SCADA is a system used to monitor and control industrial processes. 

In the context of water management, SCADA systems can be used to monitor and control water treatment plants, pumping stations, and distribution networks.

Example: 

A SCADA system can be used to monitor the operation of a water treatment plant, ensuring that the treatment process is running efficiently and producing high-quality water. 

The system can also be used to control pumps and valves to adjust water flow and pressure.
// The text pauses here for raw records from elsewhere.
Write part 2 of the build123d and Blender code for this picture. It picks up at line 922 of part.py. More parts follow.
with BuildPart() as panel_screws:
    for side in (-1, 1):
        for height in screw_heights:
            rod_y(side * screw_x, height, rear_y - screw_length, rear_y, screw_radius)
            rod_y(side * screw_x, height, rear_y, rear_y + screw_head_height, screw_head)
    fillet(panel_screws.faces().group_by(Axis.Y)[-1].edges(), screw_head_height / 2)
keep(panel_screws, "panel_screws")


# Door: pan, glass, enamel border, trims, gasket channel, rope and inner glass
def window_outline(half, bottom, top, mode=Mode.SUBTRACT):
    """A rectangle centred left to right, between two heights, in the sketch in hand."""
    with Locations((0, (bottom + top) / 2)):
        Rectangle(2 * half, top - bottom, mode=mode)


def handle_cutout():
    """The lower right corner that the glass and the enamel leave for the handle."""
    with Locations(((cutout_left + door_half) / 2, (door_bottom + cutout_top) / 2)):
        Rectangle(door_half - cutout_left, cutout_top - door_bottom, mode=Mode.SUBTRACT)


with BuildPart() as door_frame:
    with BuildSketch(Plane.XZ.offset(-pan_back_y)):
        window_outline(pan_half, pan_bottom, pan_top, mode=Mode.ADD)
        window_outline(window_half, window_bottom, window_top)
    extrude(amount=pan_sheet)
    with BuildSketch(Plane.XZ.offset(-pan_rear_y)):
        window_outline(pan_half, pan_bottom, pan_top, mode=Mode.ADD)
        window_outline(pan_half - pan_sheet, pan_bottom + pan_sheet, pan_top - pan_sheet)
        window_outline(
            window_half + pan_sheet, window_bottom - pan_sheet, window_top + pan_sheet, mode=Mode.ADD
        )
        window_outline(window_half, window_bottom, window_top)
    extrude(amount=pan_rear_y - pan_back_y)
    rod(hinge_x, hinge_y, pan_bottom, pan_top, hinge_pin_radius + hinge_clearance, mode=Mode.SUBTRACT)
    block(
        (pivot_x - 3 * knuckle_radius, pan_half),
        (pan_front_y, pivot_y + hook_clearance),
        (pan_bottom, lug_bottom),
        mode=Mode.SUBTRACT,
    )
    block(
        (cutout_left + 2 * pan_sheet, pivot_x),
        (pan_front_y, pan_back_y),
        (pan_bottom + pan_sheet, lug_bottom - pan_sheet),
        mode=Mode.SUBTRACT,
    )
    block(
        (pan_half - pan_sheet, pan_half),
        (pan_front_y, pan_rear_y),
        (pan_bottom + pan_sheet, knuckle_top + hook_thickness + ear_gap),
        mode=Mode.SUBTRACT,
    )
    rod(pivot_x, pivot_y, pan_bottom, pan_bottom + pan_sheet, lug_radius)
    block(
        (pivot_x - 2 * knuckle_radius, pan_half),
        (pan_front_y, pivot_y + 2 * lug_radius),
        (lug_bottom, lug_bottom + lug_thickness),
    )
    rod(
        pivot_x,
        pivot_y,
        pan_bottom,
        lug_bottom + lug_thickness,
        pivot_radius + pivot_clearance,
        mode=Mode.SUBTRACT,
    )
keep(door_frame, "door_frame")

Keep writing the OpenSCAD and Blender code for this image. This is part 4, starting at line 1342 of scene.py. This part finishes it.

Applications in Smart Cities:

• Water treatment plant control: SCADA systems can be used to monitor and control water treatment processes, ensuring the production of high-quality drinking water.
• Pump station management: SCADA systems can be used to monitor and control pump stations, ensuring adequate water supply to different areas of the city.
• Distribution network management: SCADA systems can be used to monitor and control water distribution networks, optimizing water flow and pressure.
• Emergency response: SCADA systems can be used to identify and respond to emergencies, such as leaks or power outages.

To remember

1. Smart Pipes and Sensor Networks: These pipes are equipped with sensors that monitor strain, temperature, pressure, flow, and water quality. This real-time data helps identify leaks and optimize water distribution.
2. Smart Metering: Smart meters measure water consumption accurately and provide data to water utilities. This enables better demand management and leak detection.
3. Communication Modems: These devices enable wireless communication between smart meters and a central control system. This allows for remote monitoring and alerts for issues like leaks or unauthorized use.
4. Geographic Information Systems (GIS): GIS helps visualize water resources, identify vulnerable areas, and plan for emergencies like flooding.
5. Cloud Computing: Cloud-based platforms offer scalable storage and processing capabilities for large datasets, enabling advanced analytics and modeling for water management.
6. Supervisory Control and Data Acquisition (SCADA): SCADA systems monitor and control water treatment, distribution, and wastewater collection processes.